### Task brief
Everything from the first line to the line containing "-self.outline[:, 0], self.run)" is to be repeated exactly; nothing past it.

### Given information
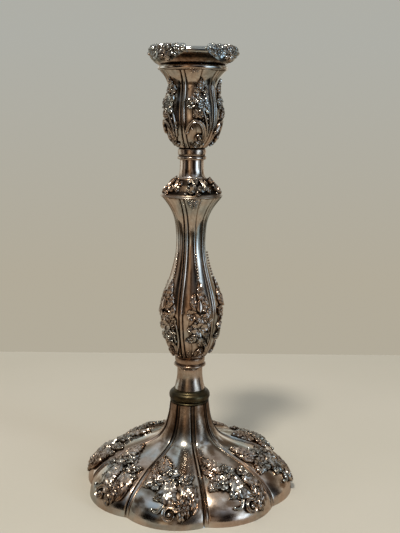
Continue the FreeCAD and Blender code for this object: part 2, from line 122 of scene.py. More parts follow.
class Form:
    """A surface round the axis: an outline of (radius, height), lobed or round, in millimetres.

    A place on it is its run, the distance along the outline, and its turn, in degrees from -Y
    towards +X. The outline runs up the outside, so that the normal points out.
    """

    def __init__(self, outline, lobes=0, first=0.0, cusp=1.0):
        self.outline = smooth(outline)
        steps = np.hypot(*np.diff(self.outline, axis=0).T)
        self.run = np.concatenate([[0], np.cumsum(steps)])
        self.length = self.run[-1]
        self.lobes = lobes
        self.first = first
        self.cusp = cusp

    def radius(self, run):
        return np.interp(run, self.run, self.outline[:, 0])

    def height(self, run):
        return np.interp(run, self.run, self.outline[:, 1])

    def run_at_height(self, height):
        return np.interp(height, self.outline[:, 1], self.run)

    def run_at_radius(self, radius):
        return np.interp(-np.asarray(radius), -self.outline[:, 0], self.run)

    def swell(self, turn):
        """How far the lobes reach at a turn, as a share of the radius at a lobe's crest."""
        if not self.lobes:
            return np.ones_like(np.asarray(turn, float))
        half = math.pi / self.lobes
        centre = (1 - self.cusp ** 2) / (2 * (1 - self.cusp * math.cos(half)))
        off = (np.radians(turn - self.first) + half) % (2 * half) - half
        return centre * np.cos(off) + np.sqrt((1 - centre) ** 2 - (centre * np.sin(off)) ** 2)

    def groove(self, run, turn):
        """Degrees from the middle of the lobe, and millimetres to the nearest groove."""
        half = 180 / self.lobes
        off = (turn - self.first + half) % (2 * half) - half
        return off, np.radians(half - np.abs(off)) * self.radius(run)

    def skin(self, run, turn):
        across = self.radius(run) * self.swell(turn)
        angle = np.radians(turn)
        return np.stack([across * np.sin(angle), -across * np.cos(angle), self.height(run)], axis=-1)

    def at(self, run, turn, lift=0.0):
        """Points at that lift above the surface."""
        run, turn, lift = np.broadcast_arrays(np.asarray(run, float), np.asarray(turn, float), lift)
        inside = np.clip(run, 0.1, self.length - 0.1)
        across = self.skin(inside, turn + 0.3) - self.skin(inside, turn - 0.3)
        along = self.skin(inside + 0.1, turn) - self.skin(inside - 0.1, turn)
        normal = np.cross(across, along)
        normal /= np.linalg.norm(normal, axis=-1, keepdims=True)
        return self.skin(run, turn) + normal * lift[..., None]

    def shift(self, spot, right, up):
        """The place that lies so many millimetres to the right of a place and further up the run."""
        run, turn = spot
        return run + up, turn + np.degrees(right / self.radius(run))


def shell_form(sections, node, lobes, first, cusp, low=None, widest=None):
    """The form of a packed lobed shell."""
    bottom, top = span(node)
    bottom = bottom if low is None else low
    widest = widest or reach(node) / sections[-1][1]
    return Form([(share * widest, bottom + up * (top - bottom)) for up, share in sections],
                lobes, first, cusp)


# ---------------------------------------------------------------- meshes

def new_piece(name, points, faces, body, nodes, material):
    """A mesh piece that rides on a body and stands for CAD nodes. Points are in millimetres."""
    mesh = bpy.data.meshes.new(name)
    mesh.from_pydata((np.asarray(points) * MM).tolist(), [], faces)
    mesh.update()
    return add_piece(name, mesh, body, nodes, material)


def add_piece(name, mesh, body, nodes, material):
    piece = bpy.data.objects.new(name, mesh)
    bpy.context.scene.collection.objects.link(piece)
    if not mesh.materials:
        mesh.materials.append(material)
    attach(piece, body)
    if nodes:
        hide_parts(*nodes)
    return piece


def outward(piece):
    """Turn each closed island's faces outwards, and smooth them."""
    shape = bmesh.new()
    shape.from_mesh(piece.data)
    bmesh.ops.recalc_face_normals(shape, faces=shape.faces)
    shape.to_mesh(piece.data)
    shape.free()
    soften(piece)


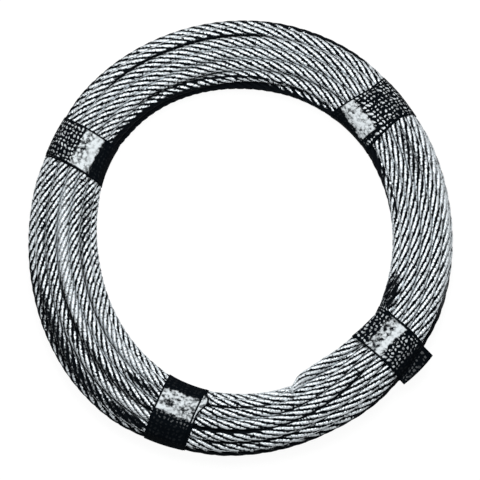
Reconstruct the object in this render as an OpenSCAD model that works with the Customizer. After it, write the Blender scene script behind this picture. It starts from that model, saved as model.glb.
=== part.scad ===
// Coil of wire rope, lying flat and tied at four places with cloth tape.
// The rope's turns lie round a core of inner turns as one rounded bundle.
// Origin: on the floor, under the middle of the coil's eye. +Z is up.

/* [Rope] */
// Diameter of the rope
rope_d = 7; // [5.5:0.5:9]
// How far neighbouring turns bed into each other
nest = 0.1; // [0.05:0.05:0.4]

/* [Coil] */
// Diameter of the coil's clear eye
eye_d = 190; // [140:1:300]
// Turns that show round the bundle's section
turns_round = 13; // [9:2:17]
// Height of the bundle's section for a width of 1
flatness = 0.84; // [0.7:0.02:1]

/* [Rope end] */
// Gap between the edge of the tabbed tie and the start of the free end
end_gap = 1.5; // [1:0.5:6]
// Length of the free end outside its turn, tip included
end_l = 52; // [36:1:60]
// Bend radius of the free end, which turns its hollow side to the bundle
end_bow_r = 115; // [90:1:200]
// Length of the tapered tip
tip_l = 9; // [5:0.5:14]
// Diameter of the tip where it is cut off
tip_d = 4; // [2:0.5:5]

/* [Tape ties] */
// Width of the tape
tape_w = 25; // [15:1:32]
// Thickness of the tape as wound, all its wraps together
tape_t = 0.8; // [0.5:0.1:1.5]
// Clearance between the tape and the crests of the turns
tape_gap = 0.25; // [0.15:0.05:0.4]
// Direction of the first plain tie from the coil's middle
tie_1_at = 150; // [140:1:160]
// Lean of the first plain tie, away from square across the bundle
tie_1_lean = 1.5; // [-12:0.5:12]
// Direction of the second plain tie
tie_2_at = 42.5; // [30:0.5:55]
// Lean of the second plain tie
tie_2_lean = -8.5; // [-12:0.5:12]
// Direction of the third plain tie
tie_3_at = 250; // [240:1:260]
// Lean of the third plain tie
tie_3_lean = -3; // [-12:0.5:12]
// Direction of the tie whose tape ends in a pull tab
tabbed_tie_at = -34.5; // [-38:0.5:-20]
// Lean of the tabbed tie
tabbed_tie_lean = -9.5; // [-12:0.5:12]

/* [Pull tab] */
// Length of the tab beyond the wound tape
tab_l = 6; // [3:0.5:12]
// Thickness of the tab, which is the tape's end folded on itself
tab_t = 0.8; // [0.5:0.1:1.5]
// Droop of the tab below level, in degrees
tab_droop = 25; // [0:1:45]
// Height of the tab's root above the middle of the bundle
tab_rise = 5; // [0:0.5:8]

/* [Hidden] */

tape_colour = [0.09, 0.09, 0.1];
rope_colour = [0.72, 0.73, 0.74];

// The turns that show lie a pitch apart on an oval, which fixes the oval's size.
pitch = rope_d - nest;
oval_r = turns_round * pitch / 360 * 180 / PI;
oval_a = oval_r * sqrt(2 / (1 + pow(flatness, 2)));
oval_b = oval_a * flatness;
bundle_w = 2 * oval_a + rope_d;
coil_r = eye_d / 2 + bundle_w / 2;
tip_lap = 1;
turn_fn = 24;
sweep_fn = 144;

// A point of the oval, its angle counted from the outer side and up.
function on_oval(u) = [oval_a * cos(u), oval_b * sin(u)];
function speed(u) = norm([oval_a * sin(u), oval_b * cos(u)]) * PI / 180;
function step(u, way) = u + way / speed(u + way / 2 / speed(u));
function walk(u, way, n) = n == 0 ? u : walk(step(u, way), way, n - 1);

// The turns, anticlockwise: two lie level at the bottom and one is at the crest.
pairs = (turns_round - 1) / 2;
first_u = step(-90, pitch / 2);
outer_side = [for (k = [0:pairs - 1]) on_oval(walk(first_u, pitch, k))];
inner_side = [for (k = [pairs - 1:-1:0]) [-outer_side[k].x, outer_side[k].y]];
turn_at = concat(outer_side, [on_oval(90)], inner_side);

// Height of the bundle's middle: the tape under the lowest turns is on the floor.
mid_z = tape_t + tape_gap + rope_d / 2 - turn_at[0].y;

// The taut outline of the tape: straight from turn to turn and round each turn.
function unit(v) = v / norm(v);
function outward(p, q) = unit([q.y - p.y, p.x - q.x]);
function wrap(r) = [
    for (k = [0:turns_round - 1])
        let (before = turn_at[(k + turns_round - 1) % turns_round],
             here = turn_at[k],
             after = turn_at[(k + 1) % turns_round],
             n0 = outward(before, here),
             n1 = outward(here, after))
        for (n = [n0, unit(n0 + n1), n1]) here + r * n
];

// The free end lies in the valley between the two turns at the inner shoulder.
lower = inner_side[pairs - 4];
upper = inner_side[pairs - 5];
function seat(p, q) = (p + q) / 2 + outward(q, p) * sqrt(pow(pitch, 2) - pow(norm(p - q) / 2, 2));
end_seat = seat(lower, upper);

// It bows out into the eye about a centre outside it, from the edge of the tabbed tie on.
bow_centre_r = coil_r + end_seat.x + end_bow_r;
bow_half = end_l / 2 / end_bow_r * 180 / PI;
bow_start = [bow_centre_r - end_bow_r * cos(bow_half), end_bow_r * sin(bow_half)];
tie_edge = tape_w / 2 + end_gap + coil_r * sin(tabbed_tie_lean);
start_at = tabbed_tie_at + tabbed_tie_lean - asin(tie_edge / norm(bow_start));
end_at = start_at - atan2(bow_start.y, bow_start.x);

module bundle_section() {
    polygon(turn_at);
    for (p = turn_at) translate(p) circle(d = rope_d, $fn = turn_fn);
}

module rope_end() {
    bow = 2 * bow_half - tip_l / end_bow_r * 180 / PI;
    rotate([0, 0, end_at])
    translate([bow_centre_r, 0, mid_z + end_seat.y])
    rotate([0, 0, 180 - bow_half]) {
        rotate_extrude(angle = bow, $fn = sweep_fn)
            translate([end_bow_r, 0]) circle(d = rope_d, $fn = turn_fn);
        // The fused tip is a little slimmer than the rope, which it starts inside of.
        rotate([0, 0, bow]) translate([end_bow_r, -tip_lap, 0]) rotate([-90, 0, 0])
            cylinder(h = tip_l + tip_lap, d1 = rope_d - 2 * nest, d2 = tip_d, $fn = turn_fn);
    }
}

module rope_coil() {
    color(rope_colour) {
        rotate_extrude($fn = sweep_fn) translate([coil_r, mid_z]) bundle_section();
        rope_end();
    }
}

module sleeve(r) {
    rotate_extrude($fn = sweep_fn) translate([coil_r, mid_z]) polygon(wrap(r));
}

// Puts a piece at the middle of a tie, its X across the bundle and outwards.
module at_tie(at, lean) {
    rotate([0, 0, at]) translate([coil_r, 0, mid_z]) rotate([0, 0, lean]) children();
}

module wound_tape(at, lean) {
    intersection() {
        at_tie(at, lean) cube([2 * bundle_w, tape_w, 2 * bundle_w], center = true);
        difference() {
            sleeve(rope_d / 2 + tape_gap + tape_t);
            sleeve(rope_d / 2 + tape_gap);
        }
    }
}

module tape_tie(at, lean) {
    color(tape_colour) wound_tape(at, lean);
}

module tape_tie_tabbed() {
    flank = bundle_w / 2 + tape_gap + tape_t;
    root = flank - rope_d;
    reach = flank + tab_l - root;
    color(tape_colour) {
        wound_tape(tabbed_tie_at, tabbed_tie_lean);
        difference() {
            at_tie(tabbed_tie_at, tabbed_tie_lean)
                translate([root, -tape_w / 2, tab_rise + (flank - root) * tan(tab_droop)])
                rotate([0, tab_droop, 0])
                cube([reach / cos(tab_droop), tape_w, tab_t]);
            sleeve(rope_d / 2 + tape_gap);
        }
    }
}

rope_coil();
tape_tie(tie_1_at, tie_1_lean);  // tape_tie_1
tape_tie(tie_2_at, tie_2_lean);  // tape_tie_2
tape_tie(tie_3_at, tie_3_lean);  // tape_tie_3
tape_tie_tabbed();
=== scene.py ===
import math

import bmesh
import bpy
import numpy as np
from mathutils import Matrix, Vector


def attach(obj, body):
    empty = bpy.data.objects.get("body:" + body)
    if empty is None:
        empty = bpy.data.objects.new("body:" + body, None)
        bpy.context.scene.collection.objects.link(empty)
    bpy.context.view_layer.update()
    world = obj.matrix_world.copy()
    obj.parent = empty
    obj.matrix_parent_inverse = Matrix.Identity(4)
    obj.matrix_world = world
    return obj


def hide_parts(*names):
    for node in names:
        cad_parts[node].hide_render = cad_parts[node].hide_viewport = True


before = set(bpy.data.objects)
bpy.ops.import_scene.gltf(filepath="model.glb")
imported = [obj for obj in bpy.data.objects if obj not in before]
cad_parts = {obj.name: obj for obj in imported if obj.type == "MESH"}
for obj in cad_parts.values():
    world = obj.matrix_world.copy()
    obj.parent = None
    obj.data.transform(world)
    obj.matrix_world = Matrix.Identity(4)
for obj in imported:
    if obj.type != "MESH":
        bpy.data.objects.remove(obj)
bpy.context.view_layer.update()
scene = bpy.context.scene
scene.view_settings.view_transform = "Standard"
mm = 0.001  # lengths below are in millimetres, and angles in degrees

print("camera")
camera = {
    "elevation": 79,  # above level, from the near side
    "distance": 6432,
    "lens": 800,
    "aim": (0.3, -1.9, 17.2),
    "farthest": 20,  # in metres
}


def addCamera():
    data = bpy.data.cameras.new("camera")
    data.lens = camera["lens"]
    data.clip_end = camera["farthest"]
    holder = bpy.data.objects.new("camera", data)
    scene.collection.objects.link(holder)
    tilt = math.radians(camera["elevation"])
    back = Vector((0, -math.cos(tilt), math.sin(tilt)))
    holder.location = (Vector(camera["aim"]) + back * camera["distance"]) * mm
    holder.rotation_euler = (math.pi / 2 - tilt, 0, 0)
    scene.camera = holder


addCamera()

print("coil's shape")
# The coil was wound by hand, so it is a little out of round and its bundle swells.
# A wave is (how many times round, size, direction of its peak).
coil = {
    "startAt": -34.5,  # direction of the start and the end, under the tabbed tie
    "coreTurns": 1,
    "innerTurns": 7,
    "outerTurns": 13,
    "middle": 111.55,  # radius of the bundle's middle line
    "middleWaves": [(1, 1.58, 321), (2, 2.62, 89), (3, 0.67, 5), (4, 0.58, 53)],
    "halfWidth": 16.33,  # of the oval that the outer turns lie on
    "widthWaves": [(1, 1.37, 164), (2, 1.21, 49), (3, 0.74, 91), (4, 0.27, 67)],
    "halfHeight": 12.8,
    "plainHalfWidth": 15.5,  # where the bundle is wider than this, it has settled lower
    "settling": 0.45,  # height lost for each millimetre of that
    "leastHalfHeight": 11.6,
    "floorGap": 0.66,  # the tape's thickness, under the lowest turns
    "tiesAt": (151.7, 42.6, 251, -36),
    "waist": 0.9,  # how far the tape pulls the bundle in
    "waistReach": (15, 5),  # from a tie: where the waist begins, and where it is whole
}
# Where the outer turns lie round the section, in turns, at each direction going clockwise.
drift = {
    -34.5: 0.30, -45: 0.34, -60: 0.86, -70: 1.18, -80: 1.40, -90: 1.37, -110: 1.37, -140: 1.15,
    -180: 0.97, -220: 0.72, -249: 0.60, -258: 0.67, -273: 0.82, -288: 1.06, -300: 1.12,
    -315: 1.22, -345: 1.36, -360: 1.35, -394.5: 1.30,
}
# Where two turns part: (direction, half its reach, the turn before the gap, how far in turns).
partings = [(104, 42, 2, 0.1), (112, 24, -1, 0.15), (74, 28, -2, 0.15)]
# The free end leaves the ring of turns: degrees past the start, outward, up.
freeEnd = [
    (-6.5, -11.4, 9.0), (0, -14.3, 8.8), (10.5, -17.6, 8.0), (22.5, -19.3, 7.2),
    (30.5, -18.4, 8.8), (34, -16.2, 11.0), (38, -11.5, 14.6),
]
# How the rope is led from ring to ring.
route = {
    "innerStart": -0.135,  # of the inner turns, in turns of their ring from its crest
    "toInner": (-12, 12),  # before and after the inner turns start
    "toOuter": (-9, 13),  # before and after the outer turns start
    "toFree": (-14, -3),  # before the outer turns end
    "partingCore": 0.55,  # a parting is whole over this part of its reach
    "partingFade": 1.5,  # turns over which a parting's push on the others dies down
    "step": 0.5,  # how finely the route is worked out; the windows count such steps
    "window": 15,
    "driftWindow": 25,
    "wobbleWindow": 25,
    "knotStep": 17,  # a wobble has a knot this often
    "knotsBeyond": 60,
}
rope = {
    "diameter": 7,
    "length": 15,  # in metres, as it was sold
    "strands": 6,
    "laysPerTurn": 100 / 6,  # a whole number of strands, so that all turns are in step
    "layWave": (3.2, 150),  # radians the strands run ahead and behind; the lay is shortest here
    "ringsPerLay": 14,
    "hiddenRingsPerLay": 8,
    "tip": 11,  # length over which the cut end narrows
    "tipScale": 0.45,
    "fullness": 1.09,  # the strands bed into each other
    "seat": 6.3,  # how far the inner turns lie inside the outer ones
    "wobble": 0.03,  # how unevenly the turns lie, in turns
    "wobbleSeed": 3,
    "layWobble": 9,  # how unevenly the strands are laid
    "layWobbleSeed": 8,
    "strandBevel": 2,  # 8 sides
    "heartBevel": 1,  # 6 sides
}
strandSize = rope["diameter"] / 3  # six strands lie round a heart as thick as they are


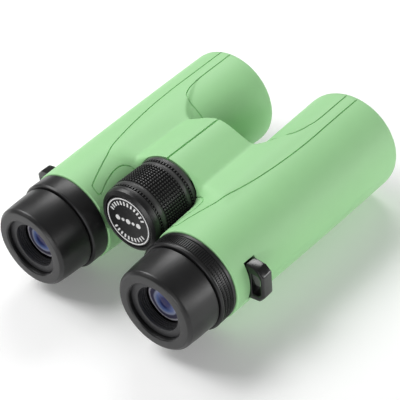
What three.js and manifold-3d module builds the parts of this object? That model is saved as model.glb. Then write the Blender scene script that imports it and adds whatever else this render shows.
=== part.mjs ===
// Roof-prism binoculars, 10x42 class, lying belly down.
// Millimetres. +X is the user's right, +Y points from the eyepieces to the objectives, +Z is up.
// The origin is the middle of the footprint, under the hinge, on the surface that the barrels lie on.

import * as THREE from 'three';
import { mergeVertices } from 'three/addons/utils/BufferGeometryUtils.js';
import Module from 'manifold-3d';

const wasm = await Module();
wasm.setup();

// Driving dimensions

const EYE_SPACING = 71;           // between the two optical axes, opened out to the stop
const BARREL_Z = 25.6;            // optical axes above the table
const HINGE_RISE = 13.1;          // hinge axis above the optical axes
const HINGE_Z = BARREL_Z + HINGE_RISE;
const FRONT_Y = 72.8;             // objective rims
const REAR_Y = -72.8;             // eyecup rims
const GAP = 0.3;                  // clearance between pieces that touch
const BRIDGE_FRONT = 17.8;
const BRIDGE_REAR = -17.7;
const KNUCKLE_R = 13.6;
const AXLE_R = 8;
const FOLD_WEDGE = 66;            // degrees below level where each half's hinge cover ends
const WHEEL_R = 16.3;
const WHEEL_REAR = -46.5;
const WHEEL_FRONT = -18.4;
const ARM_WINDOW = [-7, 6.6];     // inside the bridge, where the focus arms run 2.6 each way
const CASTING_REAR = -45.4;
const CASTING_FRONT = 66.9;
const ARM_HALF_WIDTH = 2;
const BORE_R = 18.2;              // prism chamber
const OBJECTIVE_R = 21.3;         // objective lenses, 42 mm clear
const CUP_R = 20.2;
const CUP_FRONT = -55.5;
const RING_REAR = -54.9;          // collar on the left, dioptre ring on the right
const RING_FRONT = -46;
const RING_R = 21.5;
const OCULAR_R = 15.6;

const ROUND = 32;                 // facets of the pieces that show
const ROUND_CASTING = 24;
const ROUND_INNER = 16;

// Solids

function toSolid(geometry) {
  const bare = geometry.clone();
  bare.deleteAttribute('normal');
  bare.deleteAttribute('uv');
  const merged = mergeVertices(bare, 1e-4);
  const corners = merged.index.array;
  const kept = [];
  for (let i = 0; i < corners.length; i += 3) {
    const [a, b, c] = [corners[i], corners[i + 1], corners[i + 2]];
    if (a !== b && b !== c && c !== a) kept.push(a, b, c);
  }
  return new wasm.Manifold(new wasm.Mesh({
    numProp: 3,
    vertProperties: new Float32Array(merged.attributes.position.array),
    triVerts: new Uint32Array(kept),
  }));
}

function toGeometry(solid) {
  const mesh = solid.getMesh();
  const geometry = new THREE.BufferGeometry();
  geometry.setAttribute('position', new THREE.BufferAttribute(mesh.vertProperties, 3));
  geometry.setIndex(new THREE.BufferAttribute(mesh.triVerts, 1));
  geometry.computeVertexNormals();
  return geometry;
}

// A piece turned about the Y axis from its half section, given as [radius, y] points.
function turned(points, facets = ROUND_INNER) {
  let area = 0;
  points.forEach(([r, y], i) => {
    const [r2, y2] = points[(i + 1) % points.length];
    area += r * y2 - r2 * y;
  });
  const ordered = area > 0 ? points : [...points].reverse();
  const startsOnAxis = points.some(([r]) => r === 0);
  const outline = startsOnAxis ? fromAxis(ordered) : [...ordered, ordered[0]];
  return toSolid(new THREE.LatheGeometry(outline.map(([r, y]) => new THREE.Vector2(r, y)), facets));
}

// Turns a closed outline's order so that it begins and ends on the axis.
function fromAxis(points) {
  const count = points.length;
  const start = points.findIndex(([r], i) => r === 0 && points[(i + 1) % count][0] > 0);
  return points.map((_, i) => points[(start + i) % count]);
}

function tube(rIn, rOut, y0, y1, facets) {
  return turned([[rOut, y0], [rOut, y1], [rIn, y1], [rIn, y0]], facets);
}

function rod(r, y0, y1, facets) {
  return turned([[0, y0], [r, y0], [r, y1], [0, y1]], facets);
}

function shapeOf(points) {
  return new THREE.Shape(points.map(([a, b]) => new THREE.Vector2(a, b)));
}

// A plate with its outline in X and Z, running from y0 to y1.
function plateXZ(points, y0, y1) {
  const geometry = new THREE.ExtrudeGeometry(shapeOf(points), { depth: y1 - y0, bevelEnabled: false });
  return toSolid(geometry.rotateX(Math.PI / 2).translate(0, y1, 0));
}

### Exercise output
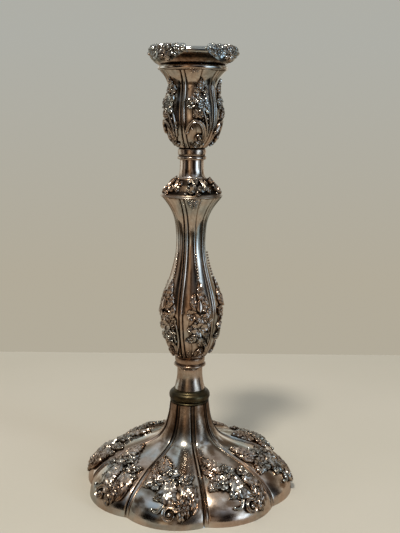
Continue the FreeCAD and Blender code for this object: part 2, from line 122 of scene.py. More parts follow.
class Form:
    """A surface round the axis: an outline of (radius, height), lobed or round, in millimetres.

    A place on it is its run, the distance along the outline, and its turn, in degrees from -Y
    towards +X. The outline runs up the outside, so that the normal points out.
    """

    def __init__(self, outline, lobes=0, first=0.0, cusp=1.0):
        self.outline = smooth(outline)
        steps = np.hypot(*np.diff(self.outline, axis=0).T)
        self.run = np.concatenate([[0], np.cumsum(steps)])
        self.length = self.run[-1]
        self.lobes = lobes
        self.first = first
        self.cusp = cusp

    def radius(self, run):
        return np.interp(run, self.run, self.outline[:, 0])

    def height(self, run):
        return np.interp(run, self.run, self.outline[:, 1])

    def run_at_height(self, height):
        return np.interp(height, self.outline[:, 1], self.run)

    def run_at_radius(self, radius):
        return np.interp(-np.asarray(radius), -self.outline[:, 0], self.run)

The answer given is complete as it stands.